Additional attributes
There are several other fields supported here:
description
: Longer free-text description of the job. Both this and title are a key part of the feedback at the end of the pipeline, and will be included in the generated results (web pages).job_scope_descriptive
: A list of column mappings to bring into scope, the provenance of which is notionally that they describe data about the world (e.g. latitude, longitude, data sampling notes).job_scope_collected
: A list of column mappings to bring into scope, the provenance of which is notionally that they describe data which has been collected, or sampled, from the environment.job_scope_modelled
: A list of column mappings to bring into scope, the provenance of which is notionally that they describe data which has been mod, or simulated.
Column mappings to bring into scope for the job are specified in the same way for each type, with the following fields necessary: 1. column
: The verbatim column name in the table/data file in question, e.g. TOTAL
2. table
: The name of the table object (specifically, the atomic_name
field) in the manifest file which contains the column, e.g. sampling
. It is likely that when comparing data, the source columns are included in different files. 3. variable
: The underlying variable in the SAVED data model, e.g. saved:lice_af_total
. Making sure that this is the variable which the job in question is able to process is important, as it is how subsequent processing of the job proper is able to identify the variable to which the column actually refers.

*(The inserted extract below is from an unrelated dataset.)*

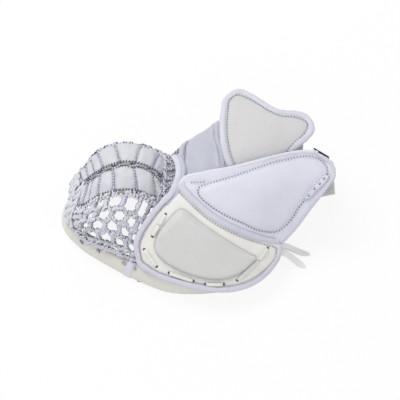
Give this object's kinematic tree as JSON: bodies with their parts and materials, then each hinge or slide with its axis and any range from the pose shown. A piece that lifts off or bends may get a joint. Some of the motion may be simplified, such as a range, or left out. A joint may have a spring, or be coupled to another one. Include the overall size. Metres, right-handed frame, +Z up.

In effect, what we are doing here is columns to data files, and to an underlying variable in the data model, which we have ostensibly agreed describes something across models. This lets us run jobs on generic data with arbitrary column names, which reflects quite well what we encounter in practice, particularly when sharing data. The neat thing about this approach is it really emerges naturally from the notion that we should link variables in data files to variables in the data model.
Density example
atomic_name: RootManifest
tables:
- atomic_name: time_density_simple
resource_path: density.csv
resource_hash: 1974c2dbefaeaaa425a789142e405f7b8074bb96348b24003fe36bf4098e6b58e2227680bcf72634c4553b214f33acb4
schema_path_yaml: density.yaml
title: placeholder time/density description
description: ''
- atomic_name: sampling
resource_path: cagedata-10.csv
resource_hash: 338279e44840d693ce184ef672c430c8cf0d26bc4ca4ca968429f0b3b472685f5410d78ab808b102f1f37148020b4d0c
schema_path_yaml: sentinel_cages_sampling.yaml
title: Sentinel cages sampling information schema
description: ''
jobs:
- atomic_name: job_example_time_density_simple
job_type: density
title: Example job time_density_simple
job_scope_collected:
- column: TOTAL
table: sampling
variable: saved:lice_af_total
job_scope_modelled:
- column: time
table: time_density_simple
variable: saved:time
- column: density
table: time_density_simple
variable: saved:lice_density_modelled
local_version: 0.5
The manifest itself has an atomic_name
identifier. This is by default RootManifest
, and you should change this. What does this mean in practice?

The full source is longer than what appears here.